**INSTRUCTION**
Set down, exactly as they appear, the lines from the line holding "before = set(bpy.data.objects)" through the line holding "for body, members", inclusive; output nothing outside that range.

**MATERIAL**
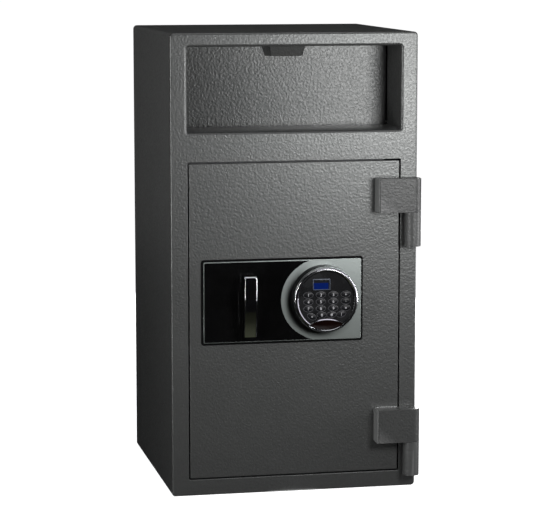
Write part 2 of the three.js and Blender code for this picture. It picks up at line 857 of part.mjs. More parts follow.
function keypadRing() {
  const half = ringWidth / 2;
  const outer = ringInnerRadius + ringWidth;
  const crown = Array.from({ length: ringCrownSteps + 1 }, (_, step) => {
    const angle = (step / ringCrownSteps) * Math.PI;
    const rise = (ringHeight - ringShoulder) * Math.sin(angle);
    return [ringInnerRadius + half + half * Math.cos(angle), ringShoulder + rise];
  });
  const profile = [[ringInnerRadius, 0], [outer, 0], ...crown, [ringInnerRadius, 0]];
  const ring = turnedAlongY(keypadX, keypadZ, housingTopDepth, profile, keypadSides);
  return ring.subtract(hatchOpening());
}

function hatchOpening() {
  const spread = runningClearance;
  const outline = lens(keypadX, hatchZ, hatchHalfWidth + spread, hatchHalfHeight + spread);
  return slab(outline, ringTopDepth - cutOverrun, housingTopDepth, ovalSteps * 2);
}

function keyPlaces() {
  const rows = keyRowShares.flatMap((row) => keyColumnShares.map((column) => [column, row, 0]));
  return [...rows, ...lastRowShares].map(([xShare, zShare, degrees]) => ({
    x: keypadX + xShare * keyPocketRadius,
    z: keypadZ + zShare * keyPocketRadius,
    turn: THREE.MathUtils.degToRad(degrees),
  }));
}

function keypadFace() {
  const outline = new THREE.Shape();
  outline.absarc(keypadX, keypadZ, ringInnerRadius - runningClearance, 0, 2 * Math.PI);
  let face = slab(outline, keypadFaceDepth, housingTopDepth, keypadSides / 2);
  const near = keypadFaceDepth - cutOverrun;
  for (const { x, z, turn } of keyPlaces()) {
    const hole = oval(x, z, keyHalfWidth + keyHoleClearance, keyHalfHeight + keyHoleClearance, turn);
    face = face.subtract(slab(hole, near, housingTopDepth + cutOverrun, ovalSteps));
  }
  const spread = runningClearance;
  const seat = rectangle(...displaySides(spread));
  const seatFloor = keypadFaceDepth + displayThickness - displayProud;
  return face.subtract(slab(seat, near, seatFloor)).subtract(hatchOpening());
}

function displaySides(spread) {
  const halfX = (displayWidthShare * keyPocketRadius) / 2 + spread;
  const halfZ = (displayHeightShare * keyPocketRadius) / 2 + spread;
  const x = keypadX + displayXShare * keyPocketRadius;
  const z = keypadZ + displayZShare * keyPocketRadius;
  return [x - halfX, x + halfX, z - halfZ, z + halfZ];
}

function displayWindow() {
  const near = keypadFaceDepth - displayProud;
  return slab(rectangle(...displaySides(0)), near, near + displayThickness);
}

// A lens-shaped hatch with a scooped middle for the thumb.
function batteryHatch() {
  const near = ringTopDepth + hatchRecess;
  const outline = lens(keypadX, hatchZ, hatchHalfWidth, hatchHalfHeight);
  const body = slab(outline, near, housingTopDepth, ovalSteps * 2);
  const scoop = new THREE.SphereGeometry(1, 2 * ovalSteps, ovalSteps);
  scoop.scale(hatchHalfWidth - 2 * hatchRim, hatchScoopDepth, hatchHalfHeight - hatchRim);
  scoop.translate(keypadX, frontY + near, hatchZ);
  return body.subtract(solidOf(scoop));
}

// A key with a rounded top and a flange behind the face that keeps it in.
function key({ x, z, turn }) {
  const top = keyProud + faceThickness;
  const settings = {
    depth: top + runningClearance - keyBevel,
    bevelEnabled: true,
    bevelThickness: keyBevel,
    bevelSize: keyBevel,
    bevelOffset: -keyBevel,
    bevelSegments: 2,
    curveSegments: ovalSteps,
  };
  const geometry = new THREE.ExtrudeGeometry(oval(x, z, keyHalfWidth, keyHalfHeight, turn), settings);
  geometry.rotateX(Math.PI / 2);
  geometry.translate(0, frontY + housingTopDepth + runningClearance, 0);
  const lip = keyFlangeLipShare * keyPocketRadius;
  const flangeOutline = oval(x, z, keyHalfWidth + lip, keyHalfHeight + lip, turn);
  const flangeNear = housingTopDepth + runningClearance;
  const flange = slab(flangeOutline, flangeNear, flangeNear + keyFlangeThickness, ovalSteps);
  return solidOf(geometry).add(flange);
}

// Handle

// The lever in side view: a boss over the spindle and a blade that leans back towards its tip.
function lever() {
  const near = panelFaceDepth - bushFlangeThickness - runningClearance;
  const top = pivotZ + leverRise;
  const tip = pivotZ - leverDrop;
  const outer = -leverProud;
  const bend = pivotZ - leverDrop / 3;
  const profile = new THREE.Shape();
  profile.moveTo(near, pivotZ - leverBossHalfHeight);
  profile.lineTo(near, pivotZ + leverBossHalfHeight - leverEdgeRadius);
  profile.lineTo(near - leverEdgeRadius, top);
  profile.lineTo(outer + 2 * leverEdgeRadius, top);
  profile.quadraticCurveTo(outer, top, outer, top - 2 * leverEdgeRadius);
  profile.quadraticCurveTo(outer, bend, outer + leverTipSetback, tip);
  profile.lineTo(outer + leverTipSetback + leverThickness, tip);
  profile.quadraticCurveTo(outer + leverThickness, bend, outer + leverThickness, pivotZ - 2 * leverBossHalfHeight);
  profile.quadraticCurveTo(outer + leverThickness, pivotZ - leverBossHalfHeight, near, pivotZ - leverBossHalfHeight);
  const settings = {
    depth: leverWidth - 2 * leverEdgeRadius,
    bevelEnabled: true,
    bevelThickness: leverEdgeRadius,
    bevelSize: leverEdgeRadius,
    bevelOffset: -leverEdgeRadius,
    bevelSegments: 3,
    curveSegments: ovalSteps,
  };
  const geometry = new THREE.ExtrudeGeometry(profile, settings);
  const turn = new THREE.Matrix4();
  turn.makeBasis(new THREE.Vector3(0, 1, 0), new THREE.Vector3(0, 0, 1), new THREE.Vector3(1, 0, 0));
  geometry.applyMatrix4(turn);
  geometry.translate(leverX - leverWidth / 2 + leverEdgeRadius, frontY, 0);
  const socket = spindleRadius + runningClearance;
  return solidOf(geometry).subtract(
    rodAlongY(leverX, pivotZ, socket, near - spindleSocketDepth, near + cutOverrun),
  );
}

function handleBush() {
  const flange = rodAlongY(leverX, pivotZ, bushFlangeRadius, panelFaceDepth - bushFlangeThickness, panelFaceDepth);
  const sleeve = rodAlongY(leverX, pivotZ, bushSleeveRadius, panelFaceDepth - bushFlangeThickness, doorThickness);
  const bore = spindleRadius + runningClearance;
  const near = panelFaceDepth - bushFlangeThickness - cutOverrun;
  return flange.add(sleeve).subtract(rodAlongY(leverX, pivotZ, bore, near, doorThickness + cutOverrun));
}

function handleSpindle() {
  const near = panelFaceDepth - bushFlangeThickness - spindleSocketDepth;
  const crankFar = crankDepth + crankThickness;
  const shaft = rodAlongY(leverX, pivotZ, spindleRadius, near, crankFar);
  const boss = rodAlongY(leverX, pivotZ, crankBossRadius, crankDepth, crankFar);
  const end = rodAlongY(crankPinX, crankPinZ, crankEndRadius, crankDepth, crankFar);
  const pinFar = webDepth + carriageThickness + crankPinSlack;
  const pin = rodAlongY(crankPinX, crankPinZ, crankPinRadius, crankDepth, pinFar);
  const arm = new THREE.BoxGeometry(2 * crankEndRadius, crankThickness, crankRadius);
  arm.translate(0, 0, -crankRadius / 2);
  arm.rotateY(-crankHalfTravel);
  arm.translate(leverX, frontY + (crankDepth + crankFar) / 2, pivotZ);
  return shaft.add(boss).add(end).add(solidOf(arm)).add(pin);
}

// Boltwork

function liveBolt(z) {
  const profile = [
    [0, 0],
    [boltRadius - boltChamfer, 0],
    [boltRadius, boltChamfer],
    [boltRadius, boltLength],
    [0, boltLength],
  ].map(([radius, length]) => new THREE.Vector2(radius, length));
  const geometry = new THREE.LatheGeometry(profile, pinSides);
  geometry.rotateZ(-Math.PI / 2);
  geometry.translate(boltTipX, frontY + boltAxisDepth, z);
  return solidOf(geometry);
}

function studPlaces() {
  const x = boltFlangeX + studFromFlange;
  return [boltHeights[0], boltHeights[2]].map((z) => ({ x, z }));
}

// An angle: the flange carries the bolts and the web has the crank's slot and two guide slots.
function boltCarriage() {
  const bottom = boltHeights[0] - carriageEndMargin;
  const top = boltHeights[2] + carriageEndMargin;
  const far = webDepth + carriageThickness;
  const flangeNear = boltAxisDepth - boltRadius - carriageFlangeInset;
  const flange = block(boltFlangeX, boltFlangeX + carriageThickness, flangeNear, far, bottom, top);
  const web = block(boltFlangeX, boltFlangeX + carriageWidth, webDepth, far, bottom, top);
  let carriage = flange.add(web);
  const slotNear = webDepth - cutOverrun;
  const slotFar = far + cutOverrun;
  const pinSlot = crankPinRadius + crankPinSlack;
  const slot = roundedRectangle(
    crankPinX - pinSlot,
    crankPinX + pinSlot,
    pivotZ - crankRadius - pinSlot,
    crankPinZ + pinSlot,
    pinSlot,
  );
  carriage = carriage.subtract(slab(slot, slotNear, slotFar));
  const guide = studRadius + crankPinSlack;
  for (const { x, z } of studPlaces()) {
    const guideSlot = roundedRectangle(x - guide, x + boltThrow + guide, z - guide, z + guide, guide);
    carriage = carriage.subtract(slab(guideSlot, slotNear, slotFar));
  }
  return carriage;
}

function guideStud({ x, z }) {
  const headNear = webDepth + carriageThickness + runningClearance;
  const headFar = headNear + studHeadThickness;
  const shank = rodAlongY(x, z, studRadius, doorThickness, headFar);
  return shank.add(rodAlongY(x, z, studHeadRadius, headNear, headFar));
}

function lockCase() {
  const left = keypadX - lockCaseHalfWidth;
  const right = keypadX + lockCaseHalfWidth;
  const outline = roundedRectangle(
    left,
    right,
    keypadZ - lockCaseHalfHeight,
    keypadZ + lockCaseHalfHeight,
    lockCaseCornerRadius,
  );
  const far = doorThickness + lockCaseDepth;
  const body = slab(outline, doorThickness, far);
  const nose = block(
    left - lockBoltLength,
    left + lockBoltLength,
    doorThickness + lockBoltMargin,
    far - lockBoltMargin,
    keypadZ - lockBoltHalfHeight,
    keypadZ + lockBoltHalfHeight,
  );
  return body.add(nose);
}

add("cabinet_shell", cabinetShell(), hammertone);
add("back_plate", backPlate(), hammertone);
add("front_frame", frontFrame(), hammertone);
add("door_jamb", doorJamb(), innerPaint);
add("recess_sill", recessSill(), hammertone);
add("hopper_cheek_left", hopperCheek(-1), hammertone);
add("hopper_cheek_right", hopperCheek(1), hammertone);
add("hopper_hood", hopperHood(), hammertone);
add("hopper_baffle", hopperBaffle(), hammertone);
add("hopper_rod", hopperRod(), zincPlate);
add("hopper_front", hopperFront(), hammertone);
add("hopper_ramp", hopperRamp(), hammertone);
add("hopper_side_left", hopperSide(-1), hammertone);
add("hopper_side_right", hopperSide(1), hammertone);
add("hopper_pull", hopperPull(), hammertone);
add("door_plate", doorPlate(), hammertone);
add("bolt_box", boltBox(), innerPaint);
add("bolt_box_cover", boltBoxCover(), innerPaint);
add("dead_bar", deadBar(), innerPaint);

const hingeNames = ["lower", "upper"];
barrelBottoms.forEach((bottom, index) => {
  add(`hinge_barrel_${hingeNames[index]}`, frameBarrel(bottom), hammertone);
  add(`hinge_strap_${hingeNames[index]}`, hingeStrap(bottom), hammertone);
  add(`hinge_pin_${hingeNames[index]}`, hingePin(bottom), brightSteel);
});

add("panel_gasket", panelGasket(), mattBlack);
add("face_plate", facePlate(), satinSilver);
add("gloss_overlay", glossOverlay(), glossBlack);
add("keypad_housing", keypadHousing(), mattBlack);
add("keypad_ring", keypadRing(), mirrorChrome);
add("keypad_face", keypadFace(), glossBlack);
add("display_window", displayWindow(), displayBlue);
add("battery_hatch", batteryHatch(), glossBlack);
keyPlaces().forEach((place, index) => {
  add(`key_${String(index + 1).padStart(2, "0")}`, key(place), keyRubber);
});

add("handle_lever", lever(), mirrorChrome);
add("handle_spindle", handleSpindle(), zincPlate);
add("handle_bush", handleBush(), mattBlack);
add("bolt_carriage", boltCarriage(), zincPlate);

const boltNames = ["bottom", "middle", "top"];
boltHeights.forEach((z, index) => add(`live_bolt_${boltNames[index]}`, liveBolt(z), brightSteel));
const studNames = ["lower", "upper"];
studPlaces().forEach((place, index) => add(`guide_stud_${studNames[index]}`, guideStud(place), zincPlate));
add("lock_case", lockCase(), caseZinc);

export default assembly;
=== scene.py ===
"""Looks for the drop safe with deposit drawer: a hammered-paint cabinet, a chrome lever and a round keypad.

The packed model is the fixed frame. Each operator dresses one group of its nodes, and the stage operator
adds the floor, the lamps and the camera. Metres throughout: +X right, +Y to the back, +Z up.
"""

import json
import math

import bmesh
import bpy
from bpy.props import FloatProperty, FloatVectorProperty, PointerProperty
from mathutils import Matrix, Vector

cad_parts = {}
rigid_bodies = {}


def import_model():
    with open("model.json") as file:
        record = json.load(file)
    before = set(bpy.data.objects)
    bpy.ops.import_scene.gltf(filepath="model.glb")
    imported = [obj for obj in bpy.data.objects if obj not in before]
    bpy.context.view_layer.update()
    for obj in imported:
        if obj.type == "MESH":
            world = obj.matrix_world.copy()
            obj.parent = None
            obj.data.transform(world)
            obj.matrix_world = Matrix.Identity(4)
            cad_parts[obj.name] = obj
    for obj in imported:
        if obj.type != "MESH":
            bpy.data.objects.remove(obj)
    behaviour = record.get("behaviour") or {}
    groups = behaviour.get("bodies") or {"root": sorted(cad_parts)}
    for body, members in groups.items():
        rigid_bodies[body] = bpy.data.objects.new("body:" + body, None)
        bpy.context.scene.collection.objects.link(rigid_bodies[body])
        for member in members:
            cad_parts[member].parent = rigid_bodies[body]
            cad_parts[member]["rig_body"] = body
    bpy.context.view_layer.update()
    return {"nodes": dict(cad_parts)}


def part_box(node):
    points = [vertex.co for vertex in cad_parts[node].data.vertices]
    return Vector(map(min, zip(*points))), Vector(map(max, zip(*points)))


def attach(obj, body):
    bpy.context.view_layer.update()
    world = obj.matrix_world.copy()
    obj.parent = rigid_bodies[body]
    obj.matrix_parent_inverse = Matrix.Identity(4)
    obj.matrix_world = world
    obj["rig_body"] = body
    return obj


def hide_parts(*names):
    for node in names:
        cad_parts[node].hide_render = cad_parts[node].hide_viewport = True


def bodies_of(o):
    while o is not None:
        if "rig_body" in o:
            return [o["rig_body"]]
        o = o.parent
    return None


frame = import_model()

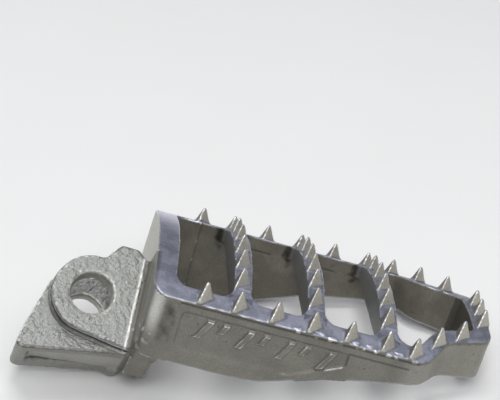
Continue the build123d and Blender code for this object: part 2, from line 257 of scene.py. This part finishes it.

**EXERCISE OUTPUT**
    before = set(bpy.data.objects)
    bpy.ops.import_scene.gltf(filepath="model.glb")
    imported = [obj for obj in bpy.data.objects if obj not in before]
    bpy.context.view_layer.update()
    for obj in imported:
        if obj.type == "MESH":
            world = obj.matrix_world.copy()
            obj.parent = None
            obj.data.transform(world)
            obj.matrix_world = Matrix.Identity(4)
            cad_parts[obj.name] = obj
    for obj in imported:
        if obj.type != "MESH":
            bpy.data.objects.remove(obj)
    behaviour = record.get("behaviour") or {}
    groups = behaviour.get("bodies") or {"root": sorted(cad_parts)}
    for body, members in groups.items():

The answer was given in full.